The law, which punishes people caught paying for sex with fines of up to 1,500 euros ($1,800) for first-time offenders and 3,750 euros for repeat offenders, took years to make its way through parliament after fierce debate. 
 
Inspired by Sweden, it makes it a crime to buy sex but not to sell it, shifting the criminal responsibility to clients.
   
Hailed by many feminist groups at the time as an advance for women's rights, the law was assailed by sex workers as an infringement of “constitutional rights to personal autonomy and sexual freedom, respect of privacy, freedom of contract and freedom to do business.”
 
READ ALSO:
   
The sex workers also argued that by criminalising their clients the law has eroded their earnings, forcing them to take ever greater risks to earn a living.
   
These include agreeing to engage in unprotected sex or to have sex in isolated environments where they are more vulnerable to attack.
   
In August a Peruvian transgender sex worker, Vanesa Campos, was killed in the forested Bois de Boulogne park west of Paris.
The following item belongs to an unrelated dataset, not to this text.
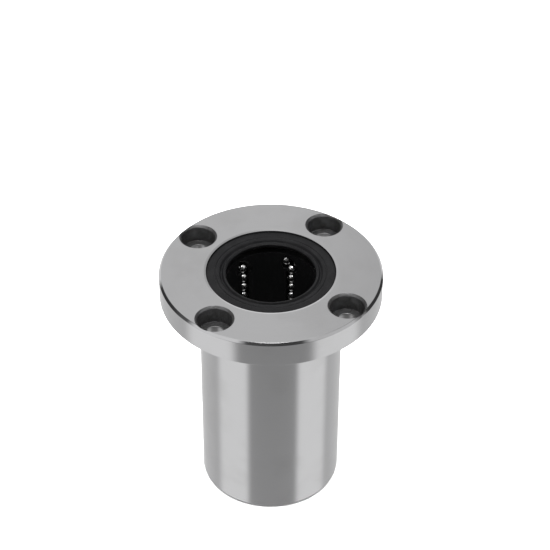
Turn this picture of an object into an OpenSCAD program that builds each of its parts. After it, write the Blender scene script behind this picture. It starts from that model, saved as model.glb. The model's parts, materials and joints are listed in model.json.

She was shot dead while trying to stop a group of men robbing a client.
   
“It's the client who dictates his conditions and we have no choice because we have fewer clients than before but still as many bills at the end of the month,” one sex worker, who gave her name as Anais, told AFP after Tuesday's hearing. 
 
'Schizophrenic situation'
 
Many rights groups argue women do not engage in prostitution freely but are forced to do so by hardship or other circumstances.
   
They accuse clients of exploiting their vulnerability.
   
Issuing a robust defence Wednesday of the law, France's High Council for Equality Between Men and Women argued prostitution was “the opposite of sexual liberation” and “oppresses all women” by enshrining the notion of male domination.
   
The council pointed to a poll showing that 78 percent of French supported the ban as proof of widespread support.
   
“We don't want a society where it is possible to buy someone else's dignity,” a lawyer for the abolitionist camp, Cedric Uzan-Sarano, argued before the Constitutional Council.
   
But a lawyer for the sex workers' camp, Patrice Spinosi, countered that by making it a crime to buy sex but not to sell it the state had created a “schizophrenic” situation and “infantilised prostitutes.”
   
“Who are you to forbid me from doing what I want with my body?” he asked.
 
The Constitutional Council will publish its decision on whether the law is compatible with France's basic charter on February 1.